Quelques mois après la rentrée scolaire, Pierre Pirard tire un premier bilan : « C’est dur mais ils restent très motivés, ils prennent leurs marques et sont très bien accueillis. Le retour des directions est positif. »

Craintes d’une mainmise du privé

Pour fonctionner, Teach For Belgium compte sur des financements privés (notamment la Fondation Roi Baudouin. La liste est publiée sur le site). Et c’est ce point précis qui semble en fâcher certains. Ainsi, des membres de l’Université catholique de Louvain n’y vont pas de main morte dans une carte blanche à La Libre le 5 décembre 2013. Ils craignent que «  l’agenda des promoteurs semble être celui du privé contre le public  » : « Le financement du projet est privé, l’organisation du recrutement et de la formation est privée et le modèle qui transpire de toutes parts est celui du management privé. Plutôt que de mettre leurs moyens financiers au service de la formation de tous les enseignants, ils préfèrent avoir la maitrise d’une formation sur mesure. Ils la croient meilleure », écrivent aussi les signataires. Même son de cloche du côté du SLFP enseignement qui dénonce « un leurre à l’américaine ».

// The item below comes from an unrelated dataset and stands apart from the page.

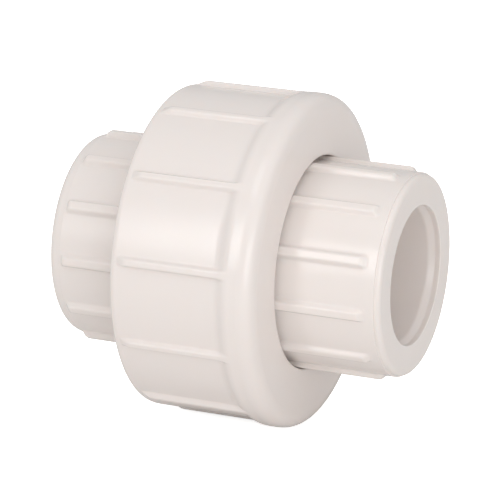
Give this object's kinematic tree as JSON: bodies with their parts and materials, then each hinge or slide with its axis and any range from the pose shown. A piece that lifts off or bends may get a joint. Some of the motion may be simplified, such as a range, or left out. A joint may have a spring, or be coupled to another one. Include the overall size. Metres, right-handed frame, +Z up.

Pierre Pirard répond « reconnaître que l’enseignement doit être public » : « On espère être reconnu dans quelques temps dans le secteur public », explique-t-il, « mais en attendant, il y une réelle urgence, il faut agir ». Et d’assurer que «  les partenaires privés ne s’immiscent pas dans le contenu de la formation et ne demandent rien en échange de leur financement ».